22. The electrolytic cell according to claim 21, wherein the alkali ion conductive membrane comprises in part an alkali metal conductive ceramic or glass ceramic.

23. The electrolytic cell according to claim 21, wherein the alkali ion conductive membrane comprises a solid MSICON (Metal Super Ion CONducting) material, where M is Na or Li.

24. The electrolytic cell according to claim 21, wherein the anolyte solvent has a sulfur solubility at 70° C. that is two or more times the solubility of the solvent at 25° C.

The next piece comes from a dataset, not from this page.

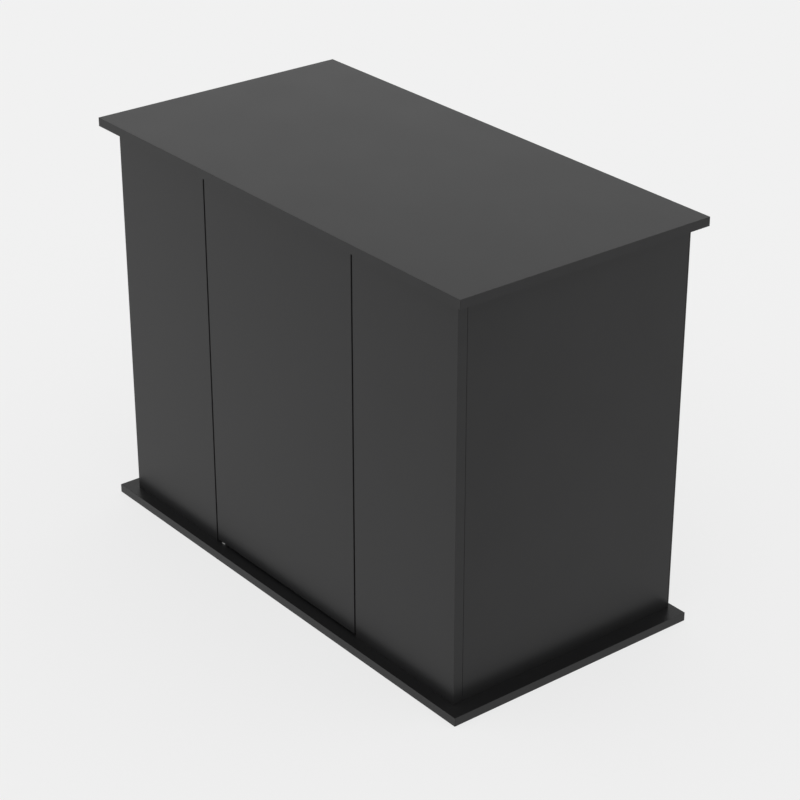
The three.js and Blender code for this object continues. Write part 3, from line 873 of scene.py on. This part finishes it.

25. The electrolytic cell according to claim 21, wherein the anolyte solvent comprises one or more solvents selected from N,N-dimethylaniline, quinoline, tetrahydrofuran, 2-methyl tetrahydrofuran, benzene, cyclohexane, fluorobenzene, thrifluorobenzene, toluene, xylene, tetraethylene glycol dimethyl ether(tetraglyme), diglyme, isopropanol, ethyl propional, dimethyl carbonate, dimethoxy ether, ethanol and ethyl acetate, propylene carbonate, ethylene carbonate, and diethyl carbonate.

26. The electrolytic cell according to claim 21, wherein the anolyte solvent comprises from about 60-100 vol. % polar solvent and 0-40 vol. % apolar solvent.

27. The electrolytic cell according to claim 21, wherein the anolyte solvent comprises tetraethylene glycol dimethyl ether(tetraglyme).

28. The electrolytic cell according to claim 21, wherein the electrolytic cell is configured to operate at a temperature below the melting temperature of the alkali metal and where the catholyte comprises a solution comprising an alkali salt and a catholyte solvent.

29. The electrolytic cell according to claim 28, wherein the catholyte solvent comprises a polar solvent selected from tetraglyme, diglyme, dimethyl carbonate, dimethoxy ether, propylene carbonate, ethylene carbonate, and diethyl carbonate.

30. The electrolytic cell according to claim 21, where the catholyte comprises molten alkali metal.